Sanches had brief stints with the Phillies and Nationals before the Marlins signed him over the offseason.

He was so impressive during spring training that he remained on the roster until the very end. In fact, he was the last player cut.

"That was kind of gut-wrenching," Sanches said. "I've never been that far. I had never lasted the entire spring training, and it was close."

Sanches told his wife, Kylie, who was eight months' pregnant at the time, that he was thankful. But he also told her that he might cry no matter the outcome, whether the club kept him or cut him.

"On the one hand I'd be so happy I'd cry," he said. "On the other, I'd be so disappointed that I might cry, because I had never been that close before with my age, and I've been through a lot."

The Marlins cut him, but they didn't forget him.

In June, they promoted him from Triple A New Orleans, and Sanches has done nothing to disappoint. He has given up only three runs in 28 1/3 innings. His 0.95 ERA is the lowest among all major-league pitchers with at least 25 innings thrown this season.

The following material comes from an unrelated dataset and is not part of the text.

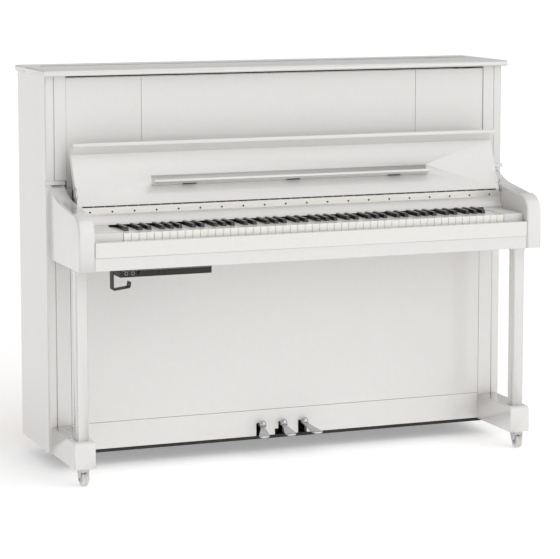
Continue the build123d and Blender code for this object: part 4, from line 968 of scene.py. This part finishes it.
@dataclass
class Studio:
    """Pale floor, soft light and the camera."""

    floor_size: float = 400.0
    floor_drop: float = 0.2 * MM
    glow: float = 0.30
    sky: float = 0.55
    sun: float = 1.5
    sun_from: Point = (0.45, -0.75, 0.45)
    sun_width_deg: float = 90.0
    eye: Point = (-2.6144, -6.6801, 1.6265)
    yaw: float = 0.3723
    pitch: float = 0.1260
    lens: float = 150.27
    sensor: float = 36.0
    shift: float = -0.10
    clip: tuple[float, float] = (0.1, 500.0)

    def build(self) -> None:
        """Make the floor, the lights and the camera."""
        self.floor()
        self.light()
        self.camera()
        LOG.info("studio is set")

    def floor(self) -> None:
        """Lay a plain pale floor that glows a little."""
        bpy.ops.object.select_all(action="DESELECT")
        bpy.ops.mesh.primitive_plane_add(size=self.floor_size, location=(0, 0, -self.floor_drop))
        floor = bpy.context.object
        floor.name = "studio_floor"
        material = STUDIO_PAPER.build()
        nodes = material.node_tree.nodes
        shader = next(n for n in nodes if n.bl_idname == "ShaderNodeBsdfPrincipled")
        shader.inputs["Emission Color"].default_value = (1, 1, 1, 1)
        shader.inputs["Emission Strength"].default_value = self.glow
        dress(floor, material)

    def light(self) -> None:
        """Light the room evenly, with one large soft source in front and above."""
        scene = bpy.context.scene
        scene.view_settings.view_transform = "Standard"
        scene.world = scene.world or bpy.data.worlds.new("studio")
        scene.world.use_nodes = True
        tree = scene.world.node_tree
        tree.nodes.clear()
        sky = add_node(tree, "ShaderNodeBackground",
                       {"Color": (1, 1, 1, 1), "Strength": self.sky})
        add_node(tree, "ShaderNodeOutputWorld", {0: sky.outputs[0]})
        lamp = bpy.data.lights.new("soft_sun", "SUN")
        lamp.energy = self.sun
        lamp.angle = math.radians(self.sun_width_deg)
        sun = bpy.data.objects.new("soft_sun", lamp)
        bpy.context.collection.objects.link(sun)
        sun.rotation_euler = Vector(self.sun_from).to_track_quat("Z", "Y").to_euler()

    def camera(self) -> None:
        """Set the camera, a long lens from the left and a little above."""
        data = bpy.data.cameras.new("camera")
        data.lens = self.lens
        data.sensor_width = self.sensor
        data.shift_y = self.shift
        data.clip_start, data.clip_end = self.clip
        camera = bpy.data.objects.new("camera", data)
        bpy.context.collection.objects.link(camera)
        camera.location = self.eye
        camera.rotation_euler = (math.pi / 2 - self.pitch, 0, -self.yaw)
        bpy.context.scene.camera = camera


def main() -> None:
    """Build every assembly."""
    logging.basicConfig(level=logging.INFO, format="%(name)s: %(message)s")
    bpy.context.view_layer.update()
    for assembly in (CaseWork(), Keyboard(), Fall(), Pedals(), Casters(), ControlUnit(),
                     Interior(), Studio()):
        assembly.build()


if __name__ == "__main__":
    main()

Ironically, one of the only runs he gave up was a home run by Ellsbury at Fenway Park in June.

On Saturday, Sanches was summoned from the bullpen in the second inning when Burke Badenhop was knocked out early. Sanches pitched 3 1/3 scoreless innings, striking out six and preserving the bullpen for the rest of the series against the Cubs.

With Badenhop going on the 15-day disabled list Sunday with a sore neck, Sanches was tapped by Marlins manager Fredi Gonzalez to be the long-relief man, for the time being at least.

Sanches has been up and down many times.

"You think you've got it, and then you get sent back to the minors," Sanches said. "There have been a handful of times when I thought, `That's it."'

At the moment, though, Sanches is feeling just fine.